Material for this exercise:
****************************************

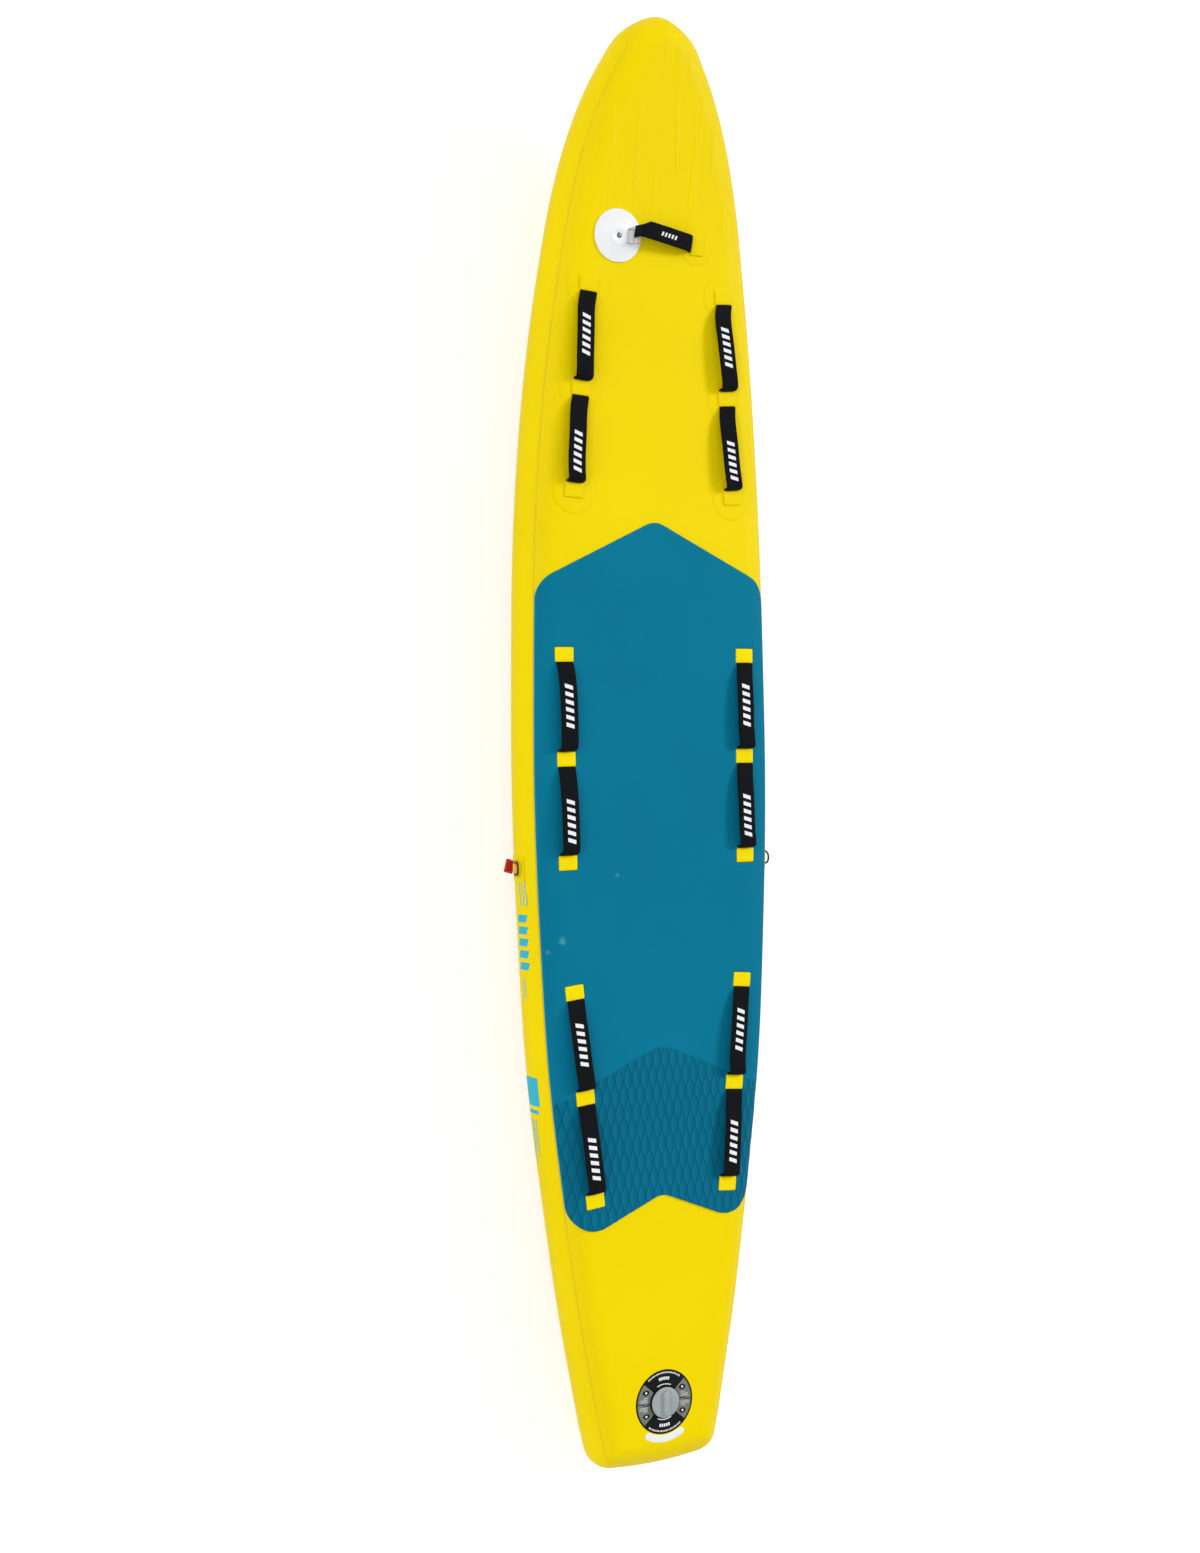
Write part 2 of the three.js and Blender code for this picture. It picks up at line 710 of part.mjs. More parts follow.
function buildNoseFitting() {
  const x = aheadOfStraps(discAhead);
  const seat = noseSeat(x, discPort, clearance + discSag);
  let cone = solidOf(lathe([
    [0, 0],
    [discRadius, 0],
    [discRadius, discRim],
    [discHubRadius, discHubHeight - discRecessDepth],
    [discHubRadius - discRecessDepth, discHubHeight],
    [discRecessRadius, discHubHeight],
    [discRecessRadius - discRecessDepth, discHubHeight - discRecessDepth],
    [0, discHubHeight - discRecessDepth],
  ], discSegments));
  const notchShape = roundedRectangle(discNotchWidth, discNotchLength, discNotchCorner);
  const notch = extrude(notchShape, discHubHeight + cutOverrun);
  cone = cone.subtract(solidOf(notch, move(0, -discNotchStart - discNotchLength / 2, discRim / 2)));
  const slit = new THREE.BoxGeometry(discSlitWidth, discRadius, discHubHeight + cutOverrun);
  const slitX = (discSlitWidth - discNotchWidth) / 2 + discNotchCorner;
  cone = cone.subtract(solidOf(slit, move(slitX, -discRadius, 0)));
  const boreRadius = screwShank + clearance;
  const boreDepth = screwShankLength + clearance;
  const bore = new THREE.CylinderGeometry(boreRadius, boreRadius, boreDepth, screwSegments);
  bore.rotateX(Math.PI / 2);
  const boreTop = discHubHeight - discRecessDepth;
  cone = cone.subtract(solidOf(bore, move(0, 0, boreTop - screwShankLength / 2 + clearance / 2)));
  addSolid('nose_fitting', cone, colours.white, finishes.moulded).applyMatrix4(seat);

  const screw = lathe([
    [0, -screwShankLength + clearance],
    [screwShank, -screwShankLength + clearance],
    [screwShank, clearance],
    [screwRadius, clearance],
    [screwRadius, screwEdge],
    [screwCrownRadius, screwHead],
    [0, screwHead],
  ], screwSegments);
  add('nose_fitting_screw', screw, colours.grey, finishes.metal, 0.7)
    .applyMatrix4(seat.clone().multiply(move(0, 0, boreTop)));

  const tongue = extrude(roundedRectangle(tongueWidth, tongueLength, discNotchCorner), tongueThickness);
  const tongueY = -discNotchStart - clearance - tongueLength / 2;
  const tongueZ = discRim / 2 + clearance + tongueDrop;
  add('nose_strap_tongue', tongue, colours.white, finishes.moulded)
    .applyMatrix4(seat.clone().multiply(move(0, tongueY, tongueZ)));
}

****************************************

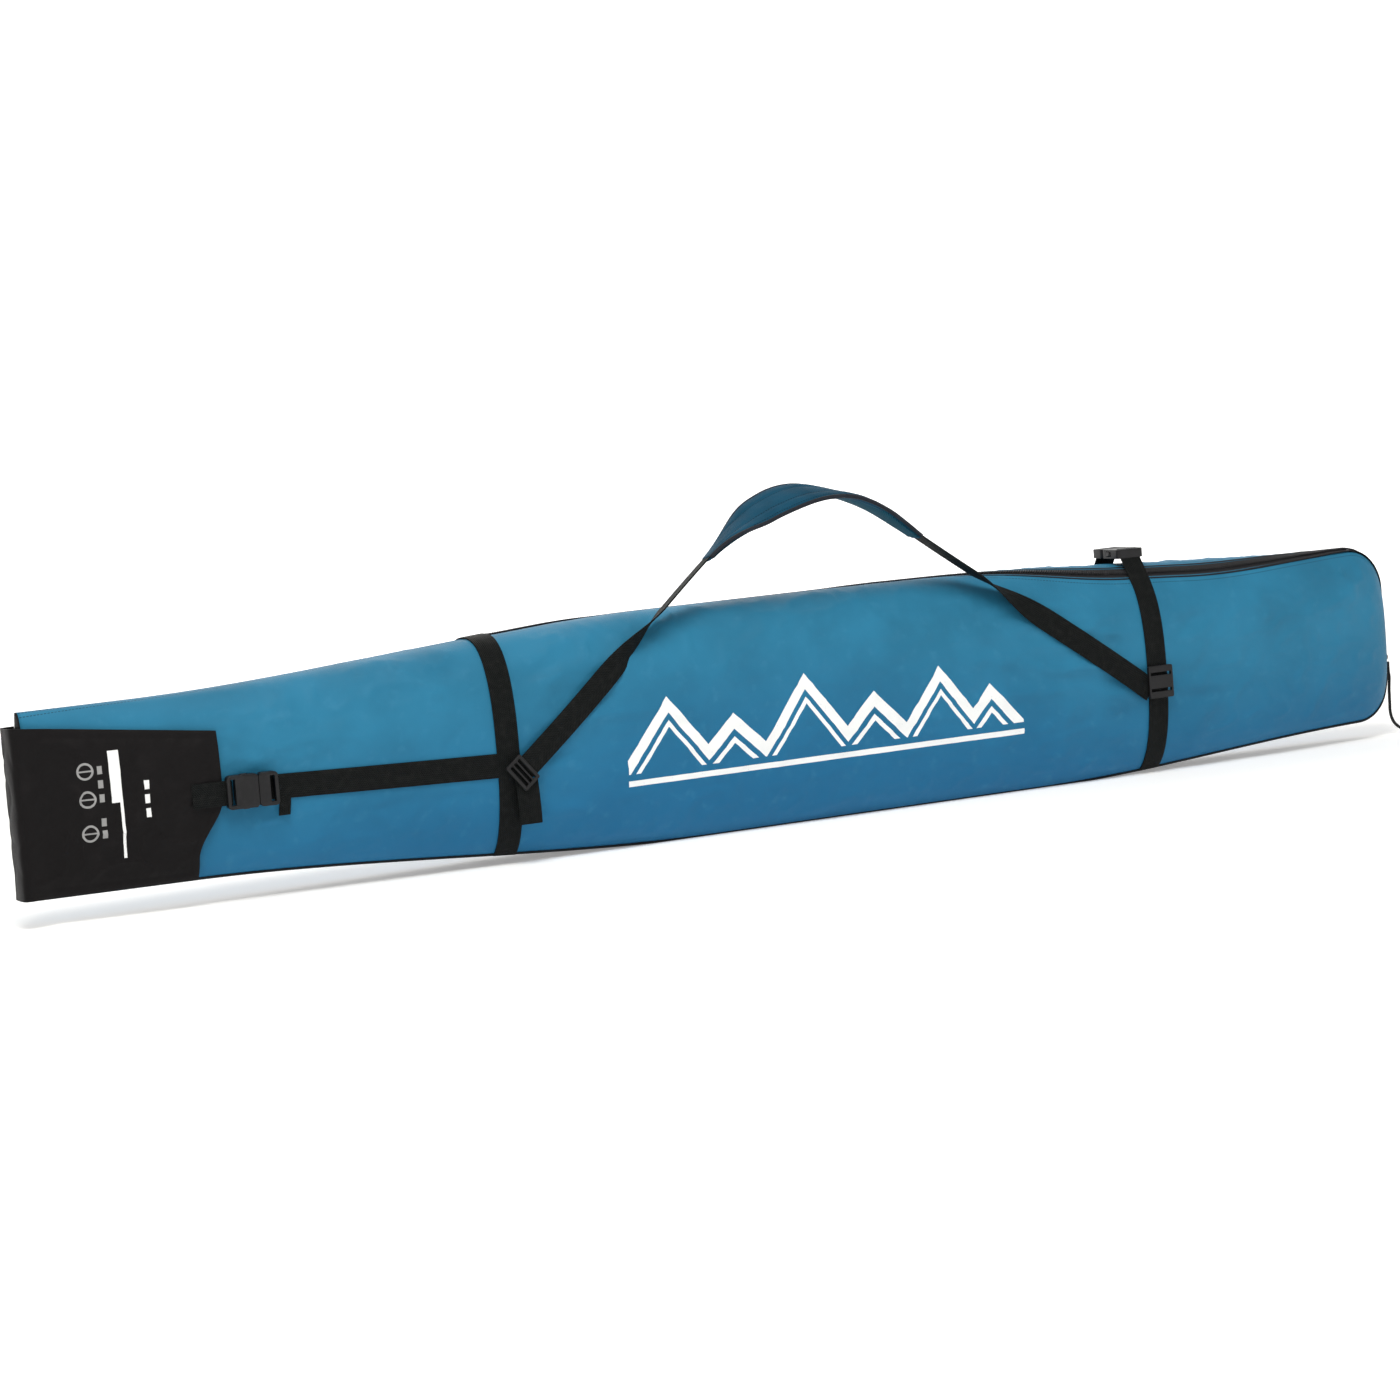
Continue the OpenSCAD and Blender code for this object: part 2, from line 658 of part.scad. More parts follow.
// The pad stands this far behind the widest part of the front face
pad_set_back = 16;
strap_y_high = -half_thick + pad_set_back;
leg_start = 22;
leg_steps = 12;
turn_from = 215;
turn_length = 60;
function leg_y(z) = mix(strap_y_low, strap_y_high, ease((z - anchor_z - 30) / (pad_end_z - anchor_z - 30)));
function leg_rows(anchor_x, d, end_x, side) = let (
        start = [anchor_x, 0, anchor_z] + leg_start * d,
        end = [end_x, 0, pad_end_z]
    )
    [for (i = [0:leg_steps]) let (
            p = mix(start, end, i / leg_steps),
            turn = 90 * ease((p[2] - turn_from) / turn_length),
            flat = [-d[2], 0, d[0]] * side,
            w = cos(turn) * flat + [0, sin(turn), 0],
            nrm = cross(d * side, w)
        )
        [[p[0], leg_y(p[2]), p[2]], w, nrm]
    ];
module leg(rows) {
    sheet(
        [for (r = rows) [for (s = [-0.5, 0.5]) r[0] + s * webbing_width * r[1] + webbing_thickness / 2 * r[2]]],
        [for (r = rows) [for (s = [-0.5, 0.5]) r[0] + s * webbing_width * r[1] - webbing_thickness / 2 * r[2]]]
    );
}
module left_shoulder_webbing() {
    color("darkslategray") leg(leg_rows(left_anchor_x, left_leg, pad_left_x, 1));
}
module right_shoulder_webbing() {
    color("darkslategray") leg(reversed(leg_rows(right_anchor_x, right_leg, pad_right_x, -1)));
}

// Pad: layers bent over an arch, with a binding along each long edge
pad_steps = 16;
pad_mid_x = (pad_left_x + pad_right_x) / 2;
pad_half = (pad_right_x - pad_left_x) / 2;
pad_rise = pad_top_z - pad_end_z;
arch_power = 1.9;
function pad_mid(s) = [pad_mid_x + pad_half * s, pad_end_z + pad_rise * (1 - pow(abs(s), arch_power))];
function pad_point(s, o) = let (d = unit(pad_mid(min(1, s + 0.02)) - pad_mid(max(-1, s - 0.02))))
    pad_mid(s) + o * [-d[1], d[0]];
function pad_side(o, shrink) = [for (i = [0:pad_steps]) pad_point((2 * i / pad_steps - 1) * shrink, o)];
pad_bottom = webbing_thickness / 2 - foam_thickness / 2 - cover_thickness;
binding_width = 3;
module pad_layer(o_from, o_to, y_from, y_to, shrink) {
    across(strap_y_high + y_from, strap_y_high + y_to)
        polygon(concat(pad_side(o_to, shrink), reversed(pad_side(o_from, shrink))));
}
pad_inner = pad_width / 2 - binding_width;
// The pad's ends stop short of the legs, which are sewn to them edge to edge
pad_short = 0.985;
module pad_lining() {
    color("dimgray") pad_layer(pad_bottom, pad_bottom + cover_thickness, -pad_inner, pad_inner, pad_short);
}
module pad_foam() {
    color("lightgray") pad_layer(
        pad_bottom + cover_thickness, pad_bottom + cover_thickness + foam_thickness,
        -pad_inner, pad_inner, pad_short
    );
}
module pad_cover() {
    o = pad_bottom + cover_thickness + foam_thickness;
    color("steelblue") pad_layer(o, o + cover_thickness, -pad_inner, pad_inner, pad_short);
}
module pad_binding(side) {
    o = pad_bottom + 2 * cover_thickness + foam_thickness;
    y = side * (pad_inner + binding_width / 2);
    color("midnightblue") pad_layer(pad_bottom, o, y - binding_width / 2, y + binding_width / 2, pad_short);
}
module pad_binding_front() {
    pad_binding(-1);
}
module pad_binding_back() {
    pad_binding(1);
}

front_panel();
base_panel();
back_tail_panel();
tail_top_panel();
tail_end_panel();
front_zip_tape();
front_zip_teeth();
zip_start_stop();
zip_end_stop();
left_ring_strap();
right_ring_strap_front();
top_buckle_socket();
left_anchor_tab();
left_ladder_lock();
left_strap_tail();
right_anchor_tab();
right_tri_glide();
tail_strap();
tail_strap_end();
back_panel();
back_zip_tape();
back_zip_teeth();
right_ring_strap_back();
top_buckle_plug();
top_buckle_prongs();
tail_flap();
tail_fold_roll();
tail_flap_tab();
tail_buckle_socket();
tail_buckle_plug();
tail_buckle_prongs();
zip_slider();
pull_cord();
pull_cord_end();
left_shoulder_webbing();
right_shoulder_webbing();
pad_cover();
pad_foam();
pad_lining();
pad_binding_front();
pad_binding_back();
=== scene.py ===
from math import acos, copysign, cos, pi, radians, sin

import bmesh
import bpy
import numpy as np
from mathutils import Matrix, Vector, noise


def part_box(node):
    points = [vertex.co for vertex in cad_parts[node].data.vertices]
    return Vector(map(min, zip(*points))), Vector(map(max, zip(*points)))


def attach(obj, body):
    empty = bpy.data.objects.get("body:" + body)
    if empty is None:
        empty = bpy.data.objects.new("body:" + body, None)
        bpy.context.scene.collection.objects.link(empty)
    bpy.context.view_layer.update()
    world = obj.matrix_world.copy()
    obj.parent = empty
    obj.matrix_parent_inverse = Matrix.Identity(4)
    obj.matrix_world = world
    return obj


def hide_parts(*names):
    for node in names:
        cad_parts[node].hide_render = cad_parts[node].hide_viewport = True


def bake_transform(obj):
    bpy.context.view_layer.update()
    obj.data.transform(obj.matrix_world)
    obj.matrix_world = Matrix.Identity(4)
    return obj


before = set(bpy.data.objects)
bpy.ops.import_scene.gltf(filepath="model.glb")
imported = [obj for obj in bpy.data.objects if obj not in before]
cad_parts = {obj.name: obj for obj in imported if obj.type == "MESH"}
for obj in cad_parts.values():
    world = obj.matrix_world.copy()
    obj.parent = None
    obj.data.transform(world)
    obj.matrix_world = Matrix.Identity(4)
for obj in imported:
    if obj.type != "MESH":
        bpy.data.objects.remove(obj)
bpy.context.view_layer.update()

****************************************

Only the lines from the one with "zip(*points))), Vector(map(max, zip(*points)))" to the one with "before = set(bpy.data.objects)" are wanted; extract them exactly, both ends included.

Worked answer:
    return Vector(map(min, zip(*points))), Vector(map(max, zip(*points)))


def attach(obj, body):
    empty = bpy.data.objects.get("body:" + body)
    if empty is None:
        empty = bpy.data.objects.new("body:" + body, None)
        bpy.context.scene.collection.objects.link(empty)
    bpy.context.view_layer.update()
    world = obj.matrix_world.copy()
    obj.parent = empty
    obj.matrix_parent_inverse = Matrix.Identity(4)
    obj.matrix_world = world
    return obj


def hide_parts(*names):
    for node in names:
        cad_parts[node].hide_render = cad_parts[node].hide_viewport = True


def bake_transform(obj):
    bpy.context.view_layer.update()
    obj.data.transform(obj.matrix_world)
    obj.matrix_world = Matrix.Identity(4)
    return obj


before = set(bpy.data.objects)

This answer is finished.